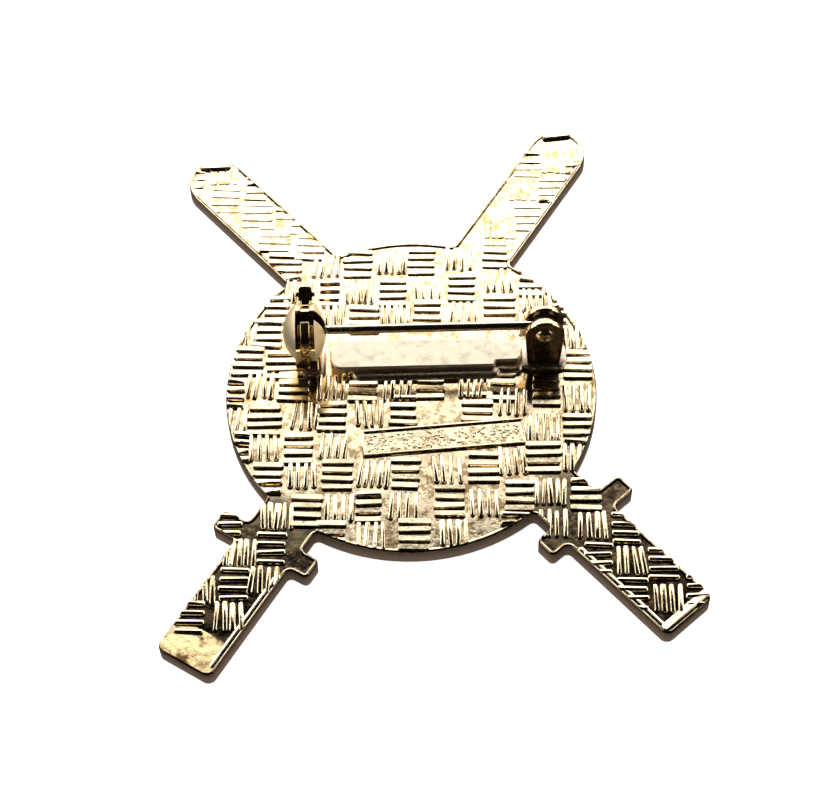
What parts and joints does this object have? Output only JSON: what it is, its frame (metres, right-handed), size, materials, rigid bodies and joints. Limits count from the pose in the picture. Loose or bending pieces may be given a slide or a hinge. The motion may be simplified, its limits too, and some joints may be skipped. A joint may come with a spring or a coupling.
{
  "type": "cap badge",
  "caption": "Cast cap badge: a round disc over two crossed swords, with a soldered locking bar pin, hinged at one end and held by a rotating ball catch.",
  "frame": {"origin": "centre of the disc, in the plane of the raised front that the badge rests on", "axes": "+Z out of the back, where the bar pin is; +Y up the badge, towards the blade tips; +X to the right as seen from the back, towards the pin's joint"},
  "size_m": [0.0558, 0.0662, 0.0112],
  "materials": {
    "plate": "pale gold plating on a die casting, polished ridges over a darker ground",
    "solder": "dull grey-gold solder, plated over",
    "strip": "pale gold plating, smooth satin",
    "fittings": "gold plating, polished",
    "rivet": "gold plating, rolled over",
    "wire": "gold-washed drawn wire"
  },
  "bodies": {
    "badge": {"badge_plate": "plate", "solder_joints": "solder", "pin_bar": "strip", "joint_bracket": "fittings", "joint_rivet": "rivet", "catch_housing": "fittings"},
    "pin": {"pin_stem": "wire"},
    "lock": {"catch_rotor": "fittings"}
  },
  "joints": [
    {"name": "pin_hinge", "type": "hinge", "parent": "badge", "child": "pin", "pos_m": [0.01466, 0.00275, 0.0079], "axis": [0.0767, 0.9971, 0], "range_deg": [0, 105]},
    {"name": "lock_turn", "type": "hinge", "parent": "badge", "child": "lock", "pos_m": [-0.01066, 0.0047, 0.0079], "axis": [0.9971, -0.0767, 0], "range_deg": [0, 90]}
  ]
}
○ ○ ○ ○ ○ ○ ○
▸ The problem
Calculate how many lines of the material include the string "from", and state that number by itself.

▸ Written answer
2